Task
Below are several records. Retype exactly those lines running from the one with "Model this object" through the one with "const CORNER = 12;", end lines included, and no others.

[BEGIN]

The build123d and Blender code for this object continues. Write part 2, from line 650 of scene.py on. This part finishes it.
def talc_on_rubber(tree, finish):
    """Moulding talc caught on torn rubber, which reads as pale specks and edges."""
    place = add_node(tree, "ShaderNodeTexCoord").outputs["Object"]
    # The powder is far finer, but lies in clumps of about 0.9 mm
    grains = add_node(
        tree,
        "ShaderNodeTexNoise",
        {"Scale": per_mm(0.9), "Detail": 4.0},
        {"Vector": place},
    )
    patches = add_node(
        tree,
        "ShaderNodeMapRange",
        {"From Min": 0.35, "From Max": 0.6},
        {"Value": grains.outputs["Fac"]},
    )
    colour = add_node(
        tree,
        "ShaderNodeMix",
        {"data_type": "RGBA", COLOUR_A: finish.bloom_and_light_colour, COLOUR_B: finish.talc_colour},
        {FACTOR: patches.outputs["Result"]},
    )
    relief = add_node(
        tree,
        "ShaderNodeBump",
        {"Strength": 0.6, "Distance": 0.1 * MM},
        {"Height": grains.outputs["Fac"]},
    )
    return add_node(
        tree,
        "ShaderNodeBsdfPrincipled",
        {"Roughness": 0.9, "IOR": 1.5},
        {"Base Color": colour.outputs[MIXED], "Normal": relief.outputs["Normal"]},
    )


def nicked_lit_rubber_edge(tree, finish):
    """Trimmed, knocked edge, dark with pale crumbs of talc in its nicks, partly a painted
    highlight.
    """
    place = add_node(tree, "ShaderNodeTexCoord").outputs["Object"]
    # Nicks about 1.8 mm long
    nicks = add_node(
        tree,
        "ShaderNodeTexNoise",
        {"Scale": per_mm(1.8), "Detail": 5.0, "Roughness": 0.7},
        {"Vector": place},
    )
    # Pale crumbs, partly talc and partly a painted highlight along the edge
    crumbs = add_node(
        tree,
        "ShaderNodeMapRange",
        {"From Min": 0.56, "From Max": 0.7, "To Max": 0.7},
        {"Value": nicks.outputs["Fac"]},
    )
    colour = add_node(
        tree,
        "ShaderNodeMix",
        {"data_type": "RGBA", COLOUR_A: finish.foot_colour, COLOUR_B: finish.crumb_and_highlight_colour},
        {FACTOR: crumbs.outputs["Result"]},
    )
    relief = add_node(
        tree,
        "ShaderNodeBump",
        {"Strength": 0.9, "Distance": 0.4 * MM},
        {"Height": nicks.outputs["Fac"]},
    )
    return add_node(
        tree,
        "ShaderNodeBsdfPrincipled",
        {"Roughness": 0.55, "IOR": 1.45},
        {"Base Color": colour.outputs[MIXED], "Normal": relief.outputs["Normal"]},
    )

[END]
[BEGIN]

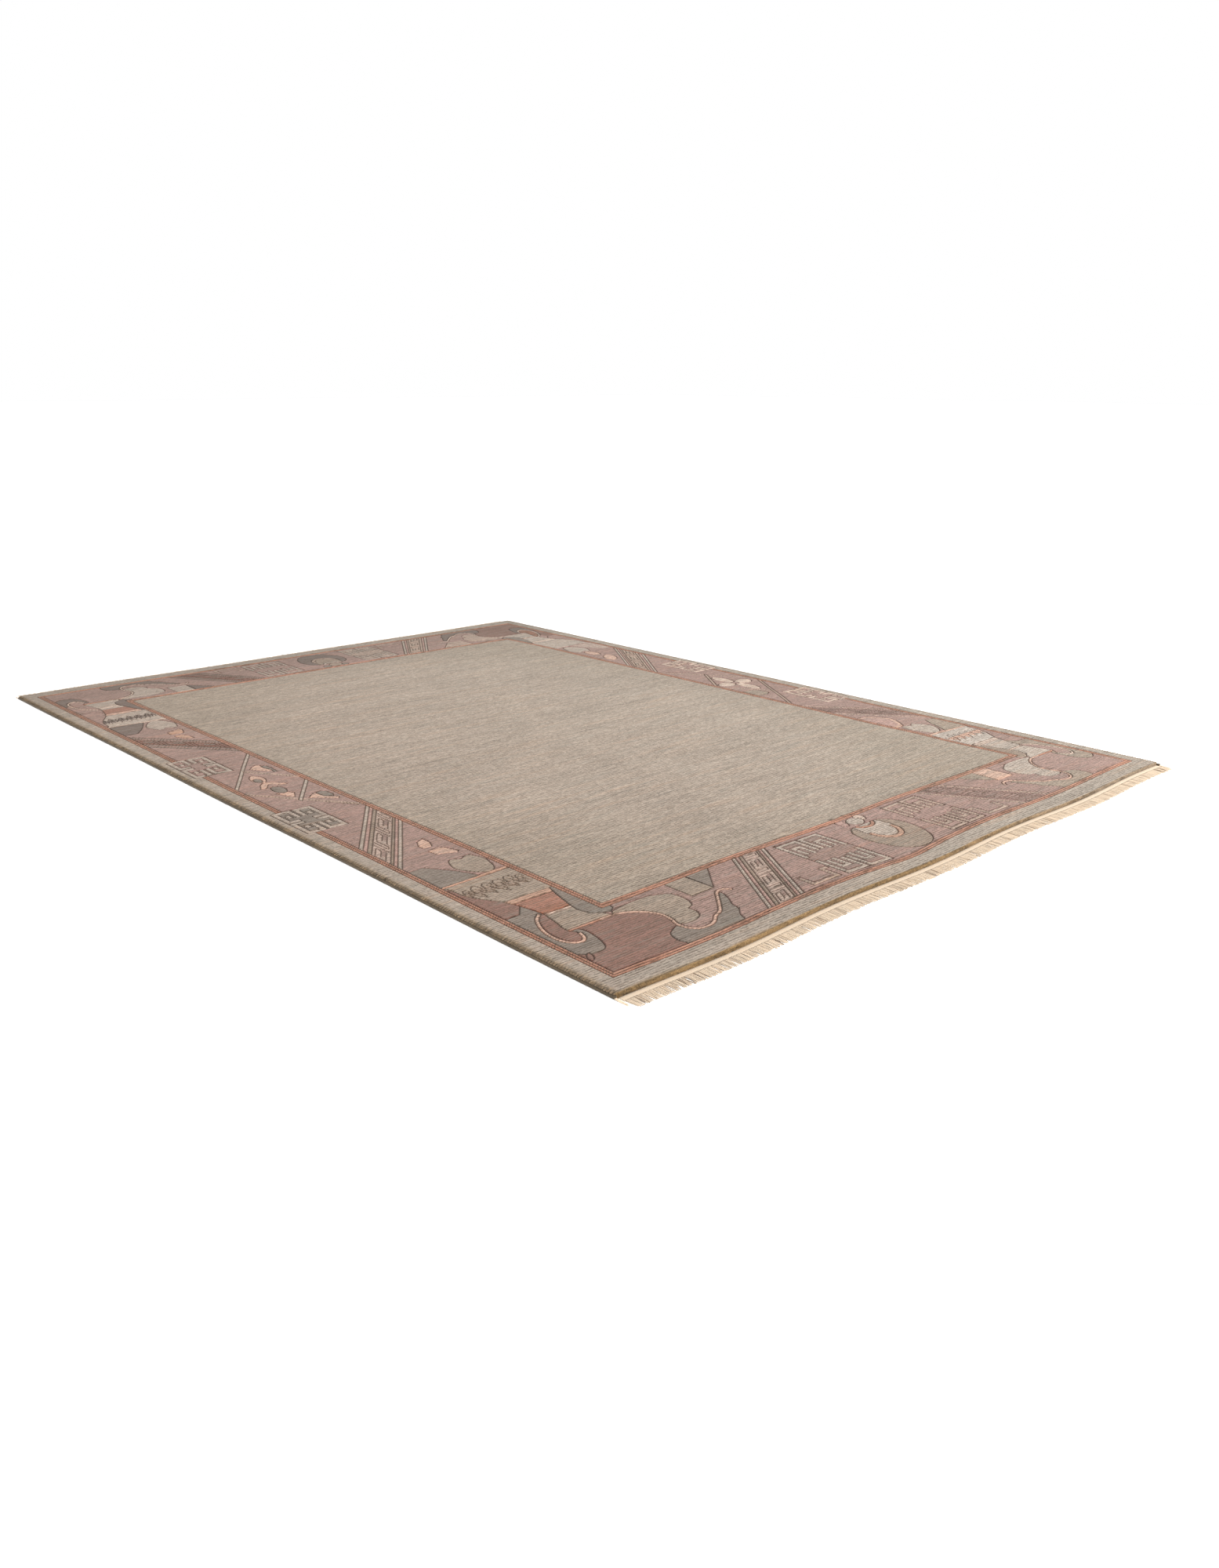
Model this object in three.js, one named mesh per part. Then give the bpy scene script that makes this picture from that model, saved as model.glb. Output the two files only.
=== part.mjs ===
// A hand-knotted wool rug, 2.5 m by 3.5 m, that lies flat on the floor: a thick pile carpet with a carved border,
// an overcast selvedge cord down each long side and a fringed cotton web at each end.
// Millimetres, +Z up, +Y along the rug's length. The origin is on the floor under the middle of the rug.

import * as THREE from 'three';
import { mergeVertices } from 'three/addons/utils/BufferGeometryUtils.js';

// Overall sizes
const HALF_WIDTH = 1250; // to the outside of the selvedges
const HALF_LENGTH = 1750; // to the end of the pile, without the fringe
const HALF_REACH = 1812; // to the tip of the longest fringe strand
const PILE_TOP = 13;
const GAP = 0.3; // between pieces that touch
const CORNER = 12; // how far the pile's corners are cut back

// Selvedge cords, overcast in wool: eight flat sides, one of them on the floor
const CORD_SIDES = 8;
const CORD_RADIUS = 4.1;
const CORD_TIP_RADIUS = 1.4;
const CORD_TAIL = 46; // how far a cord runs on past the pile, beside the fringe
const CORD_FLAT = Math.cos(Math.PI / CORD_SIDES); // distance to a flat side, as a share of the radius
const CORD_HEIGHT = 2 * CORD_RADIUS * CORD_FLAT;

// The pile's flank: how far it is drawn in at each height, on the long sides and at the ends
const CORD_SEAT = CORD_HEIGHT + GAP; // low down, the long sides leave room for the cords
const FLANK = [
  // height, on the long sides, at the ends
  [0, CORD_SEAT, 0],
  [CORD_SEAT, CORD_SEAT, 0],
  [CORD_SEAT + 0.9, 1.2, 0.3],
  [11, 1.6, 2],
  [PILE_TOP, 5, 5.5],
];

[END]

Response to this exercise
Model this object in three.js, one named mesh per part. Then give the bpy scene script that makes this picture from that model, saved as model.glb. Output the two files only.
=== part.mjs ===
// A hand-knotted wool rug, 2.5 m by 3.5 m, that lies flat on the floor: a thick pile carpet with a carved border,
// an overcast selvedge cord down each long side and a fringed cotton web at each end.
// Millimetres, +Z up, +Y along the rug's length. The origin is on the floor under the middle of the rug.

import * as THREE from 'three';
import { mergeVertices } from 'three/addons/utils/BufferGeometryUtils.js';

// Overall sizes
const HALF_WIDTH = 1250; // to the outside of the selvedges
const HALF_LENGTH = 1750; // to the end of the pile, without the fringe
const HALF_REACH = 1812; // to the tip of the longest fringe strand
const PILE_TOP = 13;
const GAP = 0.3; // between pieces that touch
const CORNER = 12; // how far the pile's corners are cut back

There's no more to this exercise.